We're having a heck of a heat wave this summer. I live in the SF Bay Area and the temperatures are moderated a bit by the ocean. But yesterday it was over 100 where I live, which is an outrageous temperature. I know, I know, 100 isn't so outrageous in other parts of the U.S. but in the SF Bay Area our climate is highly moderated by the ocean. Usually severe winter or summer weather is but a rumor we hear about from friends in other parts of the country.

And I was reading that England is also seeing 100 degree weather. That they were expected to set an all time high temperature. And that it's the second time in the last three years that England is recording an all time high temperature.

Anybody doubt about Global Warming?

Anyway ... this is supposed to be about keeping cool. One reason I wanted to live in the SF Bay Area is the climate. I read in a "Places Rated" book that here in the Bay Area we have a low percentage of air conditioners installed in houses. Obviously that's climate related, and any place that doesn't have the people using air conditioning has got to be relatively cool in the summer.

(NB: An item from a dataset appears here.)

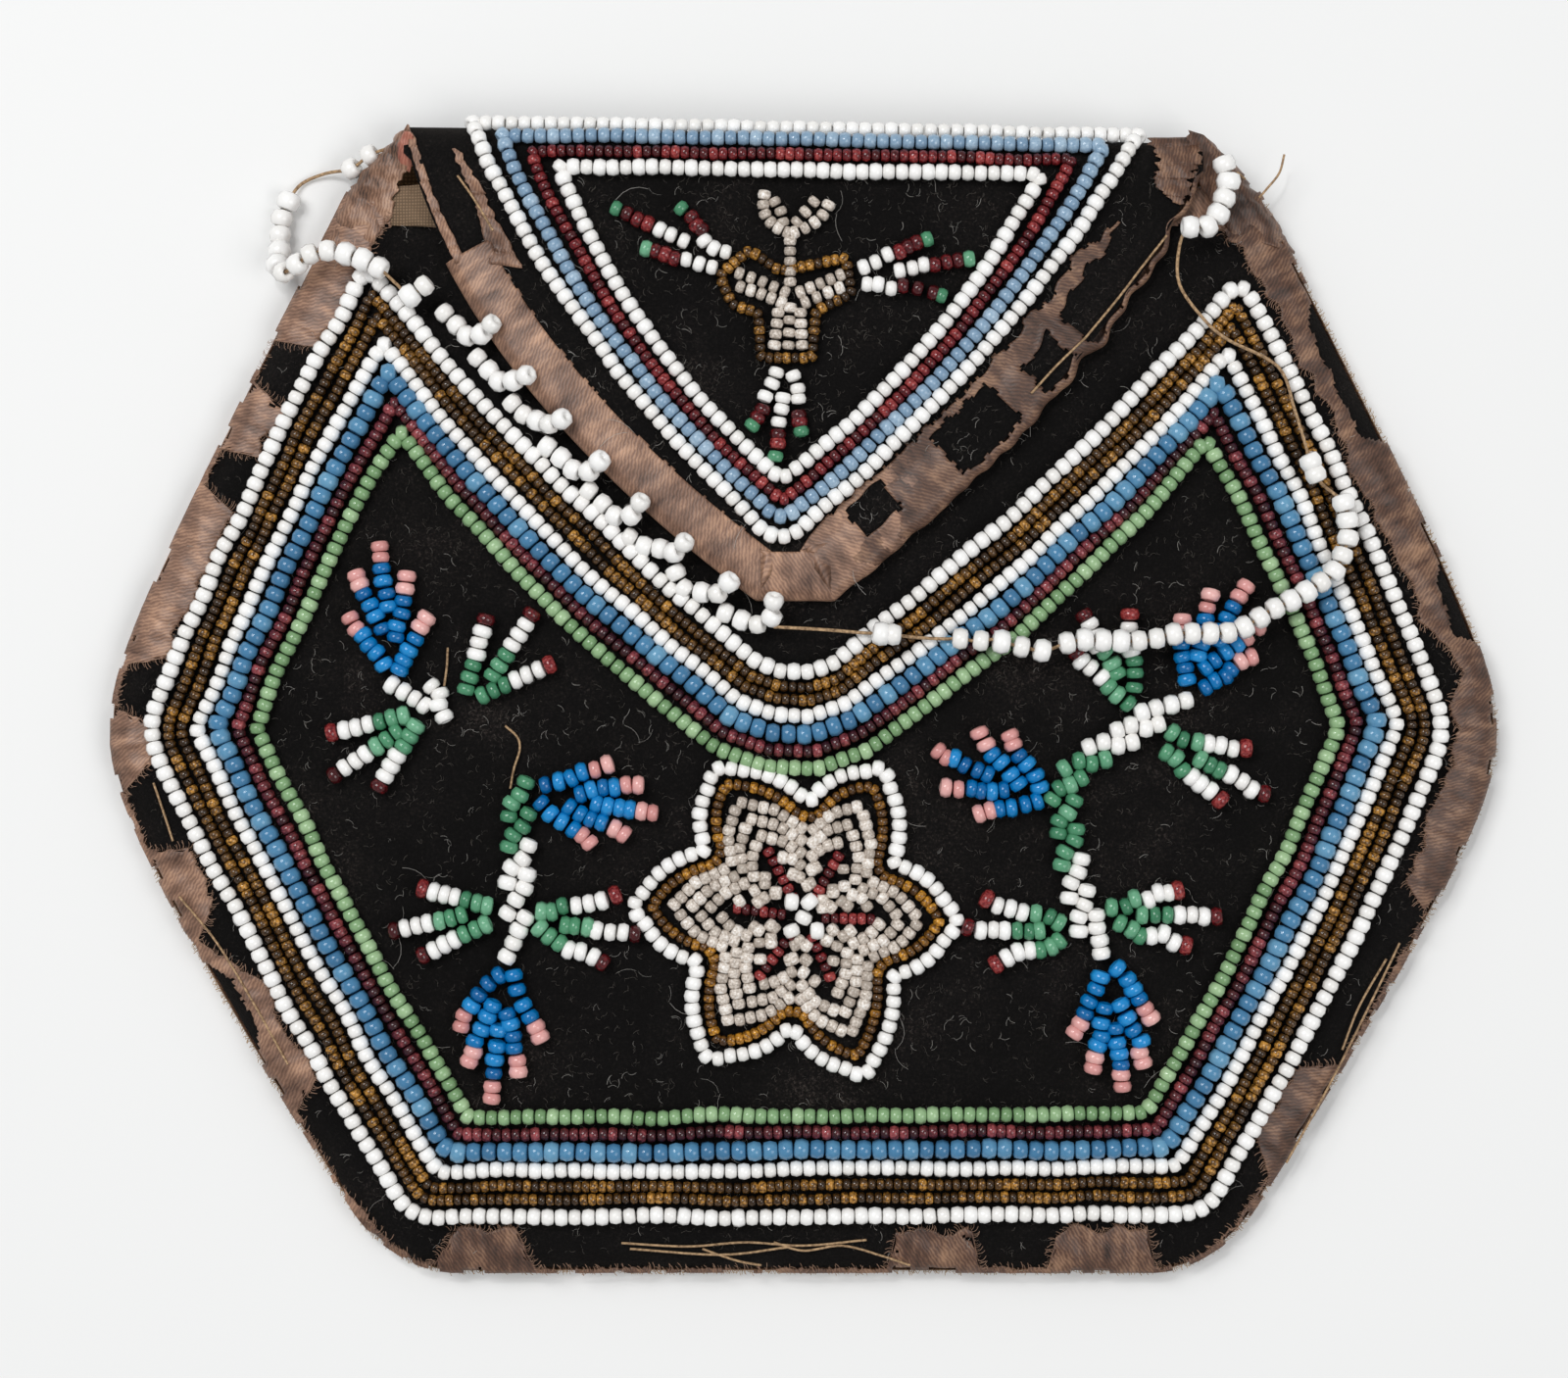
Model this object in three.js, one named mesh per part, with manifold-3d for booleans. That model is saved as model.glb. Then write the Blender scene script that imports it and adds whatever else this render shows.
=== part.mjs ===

And, indeed, that's what we have. Usually we have moderate temperatures in the summer with only a few days where we wish we had air conditioners.

Here's a few ideas I've collected about keeping cool without using a lot of power. Air conditioners use a lot of power, and if you want to live sustainably it's worth considering other ways of keeping cool without using air conditioning.

Attic fans work to exhaust hot air from your attic. The attic is like global warming on a miniature scale. Your roof is probably black color and is probably exposed to the sun, and therefore absorbs heat that's transmitted into the attic. The attic then sends that heat into the house. But an attic fan turns on when the temperature is high, draws the air out of the attic, reducing that effect.

Keep the windows open at night when it's cool, use fans to draw air into the house at night, and then shut the windows during the day. The idea is to capture cool air and keep it as long as you can during the day.

wiki how has some tips on keeping cool

For example .. aim a fan so it blows over the top of a bucket of ice. This will work better when the humidity is low. It's a similar idea to the swamp coolers they use in the desert.

Take a cool shower .. cover yourself with a cool cloth .. wear socks that have been soaked in cool water ..

The general idea is to use evaporative cooling.